Hillary Clinton, state secrets and the Middle East
After the Read More! Andy McCarthy wonders what security clearance Hillary had when she was co-President. Fallon's resignation: what went on?
The NYT found that Hillary Clinton did not hold a security clearance during the period during which she was supposedly co-President. But Andy McCarthy at the NRO thinks a President can clear anyone he wants, so Bill was not violating any law when he discussed matters of state with Hillary; but McCarthy does wonder why the principle didn't protect Scooter Libby.
A related issue came up two years ago when Democrats and the media were erroneously alleging that Scooter Libby had leaked classified information from a National Intelligence Estimate to the press. As I explained at the time, the information was not classified because President Bush himself had decided to declassify it so Libby could speak to the press about it. ...
I don't believe there would have been any bar against President Clinton's giving his wife a security clearance or declassifying information so he could speak to her about it. .... I am talking here, of course, only about a situation in which a president has sought to involve his wife in a formal or quasi-formal policy-making role, which is what Sen. Clinton often suggests she had.
When the media hype about the foreign policy experience and superior "judgment" of Hillary Clinton and Barack Obama is subtracted there is very little residue. Of course this is described as an advantage, not a liability. One of the things an "outsider" brings to a corrupt system. Yet Hillary and Obama are also the ultimate insiders. How else, besides being on the "inside", could Hillary have accessed the ultimate secrets without a formal security clearance. As as to Barack Obama, his ability to network socially is the ultimate source of his legitimacy. The politician's claim that "I can attract crowds and therefore I am trustworthy" is ultimate form of self-legitimizing leader. "We are the ones we've been waiting for."
AllahPundit at HotAir repeats the blogospheric speculation that Fallon was the only thing "standing between the US and war in Iran "and as such, if he leaves Centcom it’s a surefire sign that he’s lost the debate and the bombs will soon be dropping".
I'm not sure this is true for two reasons. The first is that a the Chairman of the Joint Chiefs is an administration appointee. He's a reflection of the current political consensus, not the driver of consensus. Second, any imminent preparation for war against Iran would be accompanied by a plethora of signs, none of which are evident.

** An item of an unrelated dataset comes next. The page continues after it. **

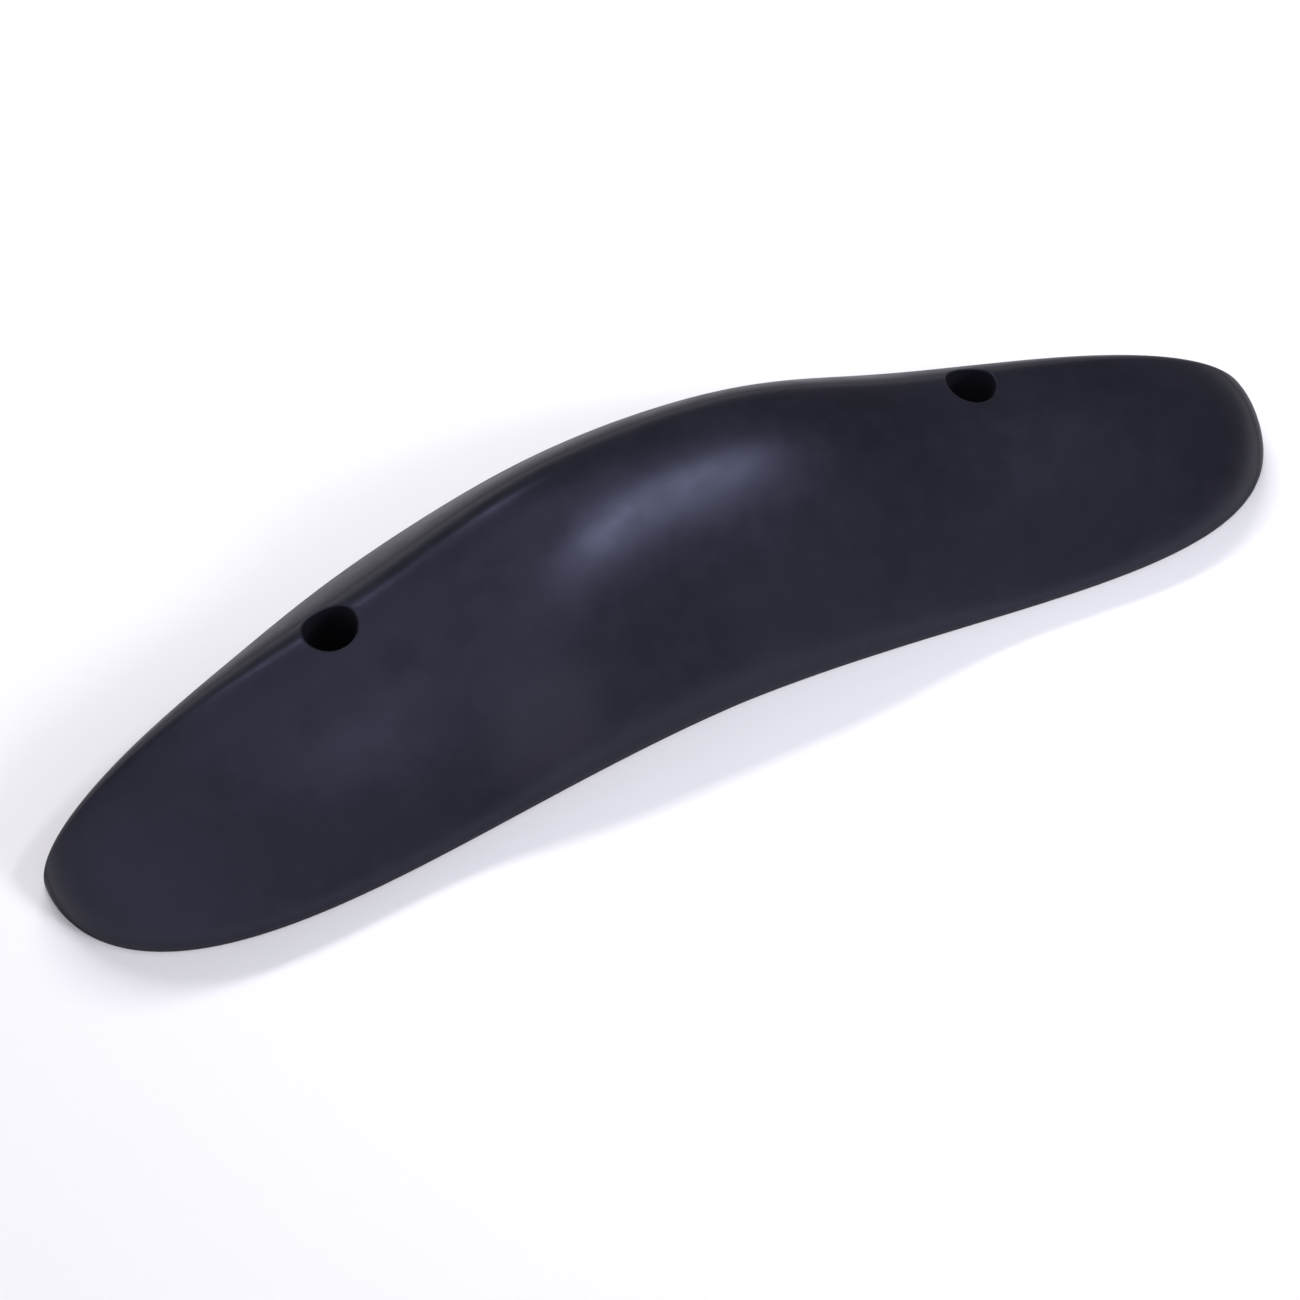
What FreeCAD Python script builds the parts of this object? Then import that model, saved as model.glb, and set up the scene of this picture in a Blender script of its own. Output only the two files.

It's more likely that Fallon is an indirect casualty of the Surge. The Admiral was appointed at a time when it was widely believed the US had been balked in Iraq and reflected the cautious mood of those days. But now the US has much more confidence in its regional position at a time when dangers have also been increasing. Therefore Fallon's departure may simply reflect that more aggressive position. But a more aggressive stance doesn't automatically equal a war against Iran.